Records provided:

----------------------------------------

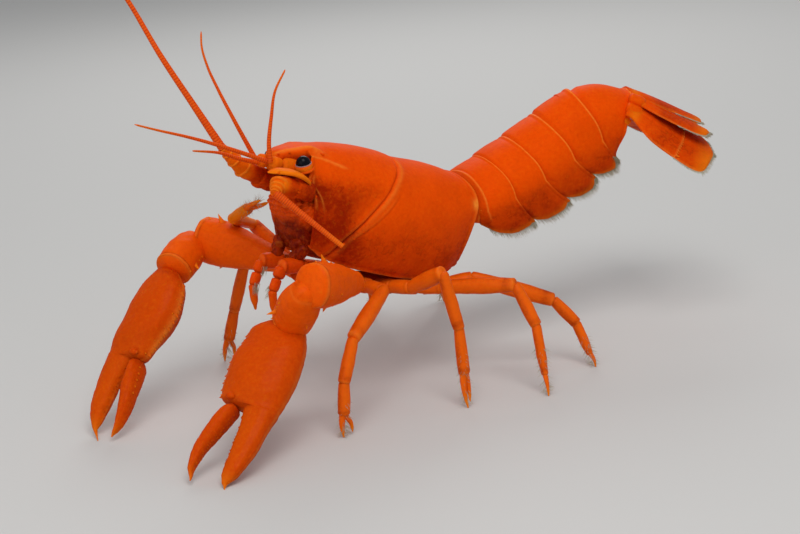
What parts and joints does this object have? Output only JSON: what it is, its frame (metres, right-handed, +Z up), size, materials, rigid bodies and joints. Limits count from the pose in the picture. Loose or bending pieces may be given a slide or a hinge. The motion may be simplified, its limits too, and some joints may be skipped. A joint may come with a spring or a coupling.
{
  "type": "freshwater crayfish model",
  "caption": "Life-size still model of an apricot-orange freshwater crayfish standing on its claw tips and legs with its tail raised.",
  "frame": {"origin": "bottom centre of the box around the whole animal, on the floor it stands on", "axes": "+Z up; the animal faces -X; its left side faces -Y"},
  "size_m": [0.1262, 0.0644, 0.0986],
  "materials": {
    "shell_orange": "satin chitin shell, stands in for hard organic shell",
    "claw_orange": "satin chitin shell",
    "leg_orange": "thin satin shell",
    "feeler_orange": "thin ringed shell",
    "eye_black": "wet glossy cornea"
  },
  "bodies": {
    "root": {"abdomen_1": "shell_orange", "abdomen_2": "shell_orange", "abdomen_3": "shell_orange", "abdomen_4": "shell_orange", "abdomen_5": "shell_orange", "abdomen_6": "shell_orange", "antenna_flagellum_left": "feeler_orange", "antenna_flagellum_right": "feeler_orange", "antenna_peduncle_left": "shell_orange", "antenna_peduncle_right": "shell_orange", "antenna_scale_left": "feeler_orange", "antenna_scale_right": "feeler_orange", "antennule_inner_flagellum_left": "feeler_orange", "antennule_inner_flagellum_right": "feeler_orange", "antennule_outer_flagellum_left": "feeler_orange", "antennule_outer_flagellum_right": "feeler_orange", "antennule_peduncle_left": "shell_orange", "antennule_peduncle_right": "shell_orange", "carapace": "shell_orange", "cheliped_arm_left": "claw_orange", "cheliped_arm_right": "claw_orange", "cheliped_carpus_left": "claw_orange", "cheliped_carpus_right": "claw_orange", "claw_finger_left": "claw_orange", "claw_finger_right": "claw_orange", "claw_palm_left": "claw_orange", "claw_palm_right": "claw_orange", "eye_left": "eye_black", "eye_right": "eye_black", "eyestalk_left": "shell_orange", "eyestalk_right": "shell_orange", "leg_2_lower_left": "leg_orange", "leg_2_lower_right": "leg_orange", "leg_2_upper_left": "leg_orange", "leg_2_upper_right": "leg_orange", "leg_3_lower_left": "leg_orange", "leg_3_lower_right": "leg_orange", "leg_3_upper_left": "leg_orange", "leg_3_upper_right": "leg_orange", "leg_4_lower_left": "leg_orange", "leg_4_lower_right": "leg_orange", "leg_4_upper_left": "leg_orange", "leg_4_upper_right": "leg_orange", "leg_5_lower_left": "leg_orange", "leg_5_lower_right": "leg_orange", "leg_5_upper_left": "leg_orange", "leg_5_upper_right": "leg_orange", "maxilliped_left": "leg_orange", "maxilliped_right": "leg_orange", "mouthparts": "shell_orange", "sternum": "shell_orange", "tail_endopod_left": "shell_orange", "tail_endopod_right": "shell_orange", "tail_exopod_left": "shell_orange", "tail_exopod_right": "shell_orange", "telson": "shell_orange"}
  },
  "joints": []
}
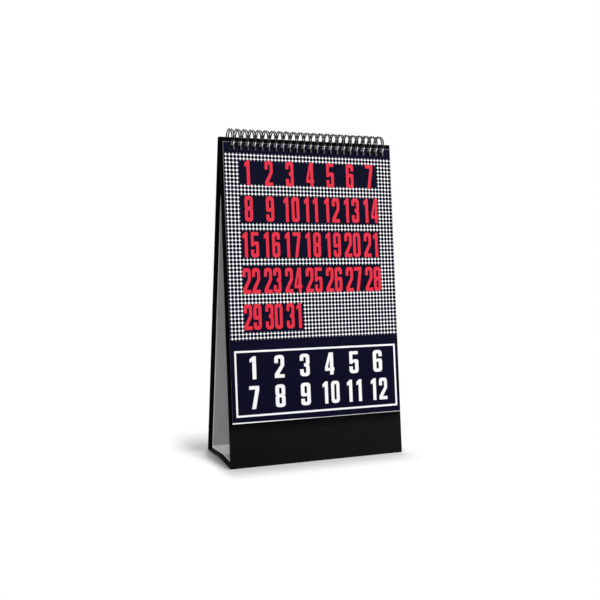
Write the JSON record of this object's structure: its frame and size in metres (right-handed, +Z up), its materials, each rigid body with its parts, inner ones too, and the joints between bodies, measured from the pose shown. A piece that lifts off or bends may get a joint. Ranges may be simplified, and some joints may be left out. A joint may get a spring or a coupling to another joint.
{
  "type": "desk calendar",
  "caption": "Portrait desk calendar: black folding easel, twin-loop wire binding along the top, dotted navy cover leaf and month leaves that turn over the ring.",
  "frame": {"origin": "middle of the easel's footprint, on the desk", "axes": "+Z up, -Y out of the cover leaf, +X to the right as seen by the reader"},
  "size_m": [0.1562, 0.0654, 0.2741],
  "materials": {
    "board": "matt grey pressed board",
    "black_paper": "matt black covering paper",
    "lining": "matt grey lining paper",
    "cover_print": "smooth printed card, navy with white dots and red numerals",
    "leaf_paper": "smooth white printing paper",
    "wire": "dark nickel-plated steel wire"
  },
  "bodies": {
    "stand": {"front_board": "board", "front_cover_paper": "black_paper", "front_lining": "lining", "base_board": "board", "base_cover_paper": "black_paper", "base_lining": "lining", "wire_binding": "wire"},
    "rear_panel": {"rear_board": "board", "rear_cover_paper": "black_paper", "rear_lining": "lining"},
    "cover_leaf_body": {"cover_leaf": "cover_print"},
    "month_leaf_01_body": {"month_leaf_01": "leaf_paper"},
    "month_leaf_02_body": {"month_leaf_02": "leaf_paper"},
    "month_leaf_03_body": {"month_leaf_03": "leaf_paper"},
    "month_leaf_04_body": {"month_leaf_04": "leaf_paper"},
    "month_leaf_05_body": {"month_leaf_05": "leaf_paper"},
    "month_leaf_06_body": {"month_leaf_06": "leaf_paper"},
    "month_leaf_07_body": {"month_leaf_07": "leaf_paper"},
    "month_leaf_08_body": {"month_leaf_08": "leaf_paper"},
    "month_leaf_09_body": {"month_leaf_09": "leaf_paper"},
    "month_leaf_10_body": {"month_leaf_10": "leaf_paper"},
    "month_leaf_11_body": {"month_leaf_11": "leaf_paper"},
    "month_leaf_12_body": {"month_leaf_12": "leaf_paper"}
  },
  "joints": [
    {"name": "stand_fold", "type": "hinge", "parent": "stand", "child": "rear_panel", "pos_m": [0, 0.005, 0.2655], "axis": [-1, 0, 0], "range_deg": [0, 12], "deforming": ["base_board", "base_cover_paper", "base_lining"]},
    {"name": "cover_leaf_turn", "type": "hinge", "parent": "stand", "child": "cover_leaf_body", "pos_m": [0, 0.005, 0.2655], "axis": [-1, 0, 0], "range_deg": [0, 265]},
    {"name": "month_leaf_01_turn", "type": "hinge", "parent": "stand", "child": "month_leaf_01_body", "pos_m": [0, 0.005, 0.2655], "axis": [-1, 0, 0], "range_deg": [0, 265]},
    {"name": "month_leaf_02_turn", "type": "hinge", "parent": "stand", "child": "month_leaf_02_body", "pos_m": [0, 0.005, 0.2655], "axis": [-1, 0, 0], "range_deg": [0, 265]},
    {"name": "month_leaf_03_turn", "type": "hinge", "parent": "stand", "child": "month_leaf_03_body", "pos_m": [0, 0.005, 0.2655], "axis": [-1, 0, 0], "range_deg": [0, 265]},
    {"name": "month_leaf_04_turn", "type": "hinge", "parent": "stand", "child": "month_leaf_04_body", "pos_m": [0, 0.005, 0.2655], "axis": [-1, 0, 0], "range_deg": [0, 265]},
    {"name": "month_leaf_05_turn", "type": "hinge", "parent": "stand", "child": "month_leaf_05_body", "pos_m": [0, 0.005, 0.2655], "axis": [-1, 0, 0], "range_deg": [0, 265]},
    {"name": "month_leaf_06_turn", "type": "hinge", "parent": "stand", "child": "month_leaf_06_body", "pos_m": [0, 0.005, 0.2655], "axis": [-1, 0, 0], "range_deg": [0, 265]},
    {"name": "month_leaf_07_turn", "type": "hinge", "parent": "stand", "child": "month_leaf_07_body", "pos_m": [0, 0.005, 0.2655], "axis": [-1, 0, 0], "range_deg": [0, 265]},
    {"name": "month_leaf_08_turn", "type": "hinge", "parent": "stand", "child": "month_leaf_08_body", "pos_m": [0, 0.005, 0.2655], "axis": [-1, 0, 0], "range_deg": [0, 265]},
    {"name": "month_leaf_09_turn", "type": "hinge", "parent": "stand", "child": "month_leaf_09_body", "pos_m": [0, 0.005, 0.2655], "axis": [-1, 0, 0], "range_deg": [0, 265]},
    {"name": "month_leaf_10_turn", "type": "hinge", "parent": "stand", "child": "month_leaf_10_body", "pos_m": [0, 0.005, 0.2655], "axis": [-1, 0, 0], "range_deg": [0, 265]},
    {"name": "month_leaf_11_turn", "type": "hinge", "parent": "stand", "child": "month_leaf_11_body", "pos_m": [0, 0.005, 0.2655], "axis": [-1, 0, 0], "range_deg": [0, 265]},
    {"name": "month_leaf_12_turn", "type": "hinge", "parent": "stand", "child": "month_leaf_12_body", "pos_m": [0, 0.005, 0.2655], "axis": [-1, 0, 0], "range_deg": [0, 265]}
  ],
  "couplings": [
    {"joint": "month_leaf_01_turn", "follows": "cover_leaf_turn", "ratio": 0.996},
    {"joint": "month_leaf_02_turn", "follows": "cover_leaf_turn", "ratio": 0.992},
    {"joint": "month_leaf_03_turn", "follows": "cover_leaf_turn", "ratio": 0.988},
    {"joint": "month_leaf_04_turn", "follows": "cover_leaf_turn", "ratio": 0.984},
    {"joint": "month_leaf_05_turn", "follows": "cover_leaf_turn", "ratio": 0.98},
    {"joint": "month_leaf_06_turn", "follows": "cover_leaf_turn", "ratio": 0.976},
    {"joint": "month_leaf_07_turn", "follows": "cover_leaf_turn", "ratio": 0.972},
    {"joint": "month_leaf_08_turn", "follows": "cover_leaf_turn", "ratio": 0.968},
    {"joint": "month_leaf_09_turn", "follows": "cover_leaf_turn", "ratio": 0.964},
    {"joint": "month_leaf_10_turn", "follows": "cover_leaf_turn", "ratio": 0.96},
    {"joint": "month_leaf_11_turn", "follows": "cover_leaf_turn", "ratio": 0.956},
    {"joint": "month_leaf_12_turn", "follows": "cover_leaf_turn", "ratio": 0.952}
  ]
}
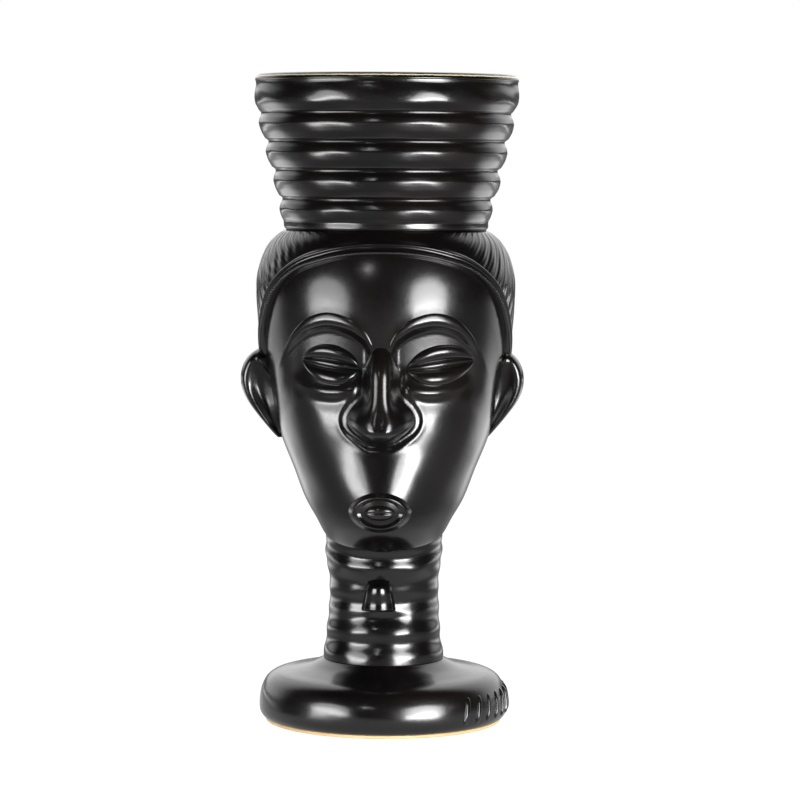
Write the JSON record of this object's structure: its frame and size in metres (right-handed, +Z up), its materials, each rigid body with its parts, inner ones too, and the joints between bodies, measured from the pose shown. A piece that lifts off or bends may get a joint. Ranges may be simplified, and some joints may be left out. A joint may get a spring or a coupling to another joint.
{
  "type": "figural drinking mug",
  "caption": "Tall black glazed mug: a flared cup with rolled ribs stands as a crown on a carved stylised head, ringed neck and round foot.",
  "frame": {"origin": "centre of the underside of the foot, on the table", "axes": "+Z up through the neck to the mouth of the cup; the face looks along -Y; +X is the mug's own left as it looks out, the viewer's right"},
  "size_m": [0.0704, 0.065, 0.16],
  "materials": {
    "black_glaze": "satin gloss black glaze with a fine speckle",
    "inner_glaze": "gloss black glaze poured inside",
    "bare_clay": "unglazed fired clay"
  },
  "bodies": {
    "root": {"lip_bead": "black_glaze", "crown_wall": "black_glaze", "head_shell": "black_glaze", "hair_cap": "black_glaze", "brow_band": "black_glaze", "left_ear": "black_glaze", "right_ear": "black_glaze", "brow_ridges": "black_glaze", "nose": "black_glaze", "left_eye": "black_glaze", "right_eye": "black_glaze", "mouth": "black_glaze", "neck_column": "black_glaze", "throat_boss": "black_glaze", "foot_plinth": "black_glaze", "bare_foot": "bare_clay", "foot_bars": "black_glaze", "glaze_liner": "inner_glaze"}
  },
  "joints": []
}
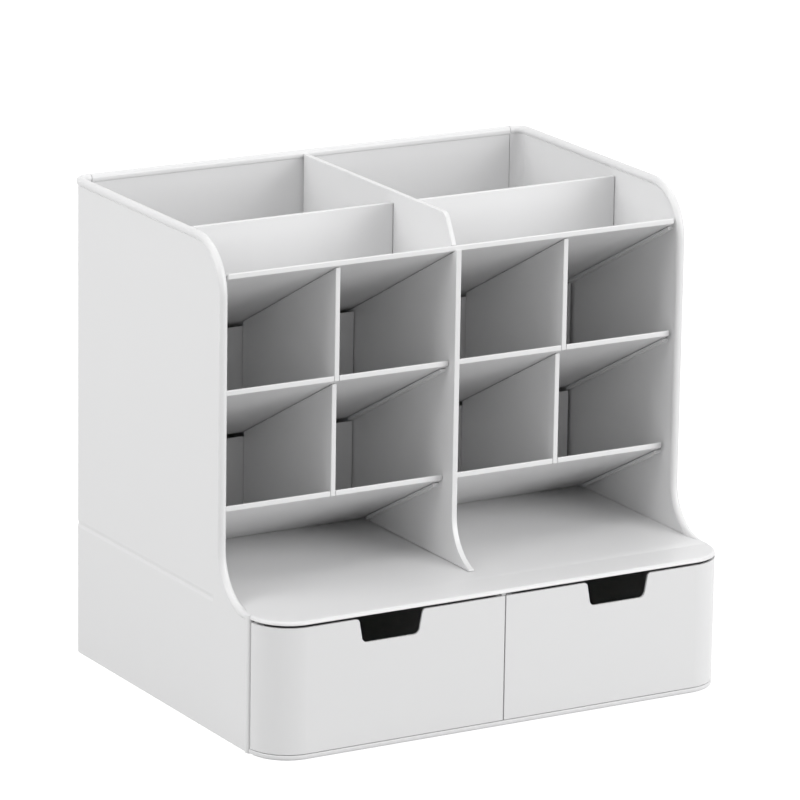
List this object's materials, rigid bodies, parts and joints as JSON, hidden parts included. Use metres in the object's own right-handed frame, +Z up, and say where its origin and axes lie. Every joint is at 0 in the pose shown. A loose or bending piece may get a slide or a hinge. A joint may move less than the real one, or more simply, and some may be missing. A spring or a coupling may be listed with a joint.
{
  "type": "desktop drawer organizer",
  "caption": "White moulded desktop organizer: drawers under an open shelf, slanted pen and marker trays stepped above it, and divided bins on top between rounded side panels.",
  "frame": {"origin": "centre of the footprint, on the surface that the organizer stands on", "axes": "+X across towards the right drawer, +Y from the drawer fronts to the back panel, +Z up"},
  "size_m": [0.2566, 0.2026, 0.2408],
  "materials": {
    "shell_plastic": "satin white injection-moulded plastic with a very fine even texture",
    "tray_plastic": "satin white injection-moulded plastic with softly polished edges",
    "drawer_plastic": "satin white injection-moulded plastic with a very fine even texture"
  },
  "bodies": {
    "housing": {"base_plate": "shell_plastic", "deck": "shell_plastic", "back_panel": "shell_plastic", "left_side_panel": "shell_plastic", "right_side_panel": "shell_plastic", "drawer_bay_partition": "tray_plastic", "centre_wall": "shell_plastic", "left_marker_tray": "tray_plastic", "right_marker_tray": "tray_plastic", "left_marker_divider": "tray_plastic", "right_marker_divider": "tray_plastic", "left_pencil_tray": "tray_plastic", "right_pencil_tray": "tray_plastic", "left_pencil_divider": "tray_plastic", "right_pencil_divider": "tray_plastic", "top_tray": "tray_plastic", "top_centre_divider": "tray_plastic", "left_top_partition": "tray_plastic", "right_top_partition": "tray_plastic"},
    "left_drawer_body": {"left_drawer": "drawer_plastic"},
    "right_drawer_body": {"right_drawer": "drawer_plastic"}
  },
  "joints": [
    {"name": "left_drawer_slide", "type": "slide", "parent": "housing", "child": "left_drawer_body", "axis": [0, -1, 0], "range_m": [0, 0.13]},
    {"name": "right_drawer_slide", "type": "slide", "parent": "housing", "child": "right_drawer_body", "axis": [0, -1, 0], "range_m": [0, 0.13]}
  ]
}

----------------------------------------

Exercise description: Copy out the lines starting at the one containing "List this object's" and ending with the last line of the entries. Include nothing else.

Response to the exercise:
List this object's materials, rigid bodies, parts and joints as JSON, hidden parts included. Use metres in the object's own right-handed frame, +Z up, and say where its origin and axes lie. Every joint is at 0 in the pose shown. A loose or bending piece may get a slide or a hinge. A joint may move less than the real one, or more simply, and some may be missing. A spring or a coupling may be listed with a joint.
{
  "type": "desktop drawer organizer",
  "caption": "White moulded desktop organizer: drawers under an open shelf, slanted pen and marker trays stepped above it, and divided bins on top between rounded side panels.",
  "frame": {"origin": "centre of the footprint, on the surface that the organizer stands on", "axes": "+X across towards the right drawer, +Y from the drawer fronts to the back panel, +Z up"},
  "size_m": [0.2566, 0.2026, 0.2408],
  "materials": {
    "shell_plastic": "satin white injection-moulded plastic with a very fine even texture",
    "tray_plastic": "satin white injection-moulded plastic with softly polished edges",
    "drawer_plastic": "satin white injection-moulded plastic with a very fine even texture"
  },
  "bodies": {
    "housing": {"base_plate": "shell_plastic", "deck": "shell_plastic", "back_panel": "shell_plastic", "left_side_panel": "shell_plastic", "right_side_panel": "shell_plastic", "drawer_bay_partition": "tray_plastic", "centre_wall": "shell_plastic", "left_marker_tray": "tray_plastic", "right_marker_tray": "tray_plastic", "left_marker_divider": "tray_plastic", "right_marker_divider": "tray_plastic", "left_pencil_tray": "tray_plastic", "right_pencil_tray": "tray_plastic", "left_pencil_divider": "tray_plastic", "right_pencil_divider": "tray_plastic", "top_tray": "tray_plastic", "top_centre_divider": "tray_plastic", "left_top_partition": "tray_plastic", "right_top_partition": "tray_plastic"},
    "left_drawer_body": {"left_drawer": "drawer_plastic"},
    "right_drawer_body": {"right_drawer": "drawer_plastic"}
  },
  "joints": [
    {"name": "left_drawer_slide", "type": "slide", "parent": "housing", "child": "left_drawer_body", "axis": [0, -1, 0], "range_m": [0, 0.13]},
    {"name": "right_drawer_slide", "type": "slide", "parent": "housing", "child": "right_drawer_body", "axis": [0, -1, 0], "range_m": [0, 0.13]}
  ]
}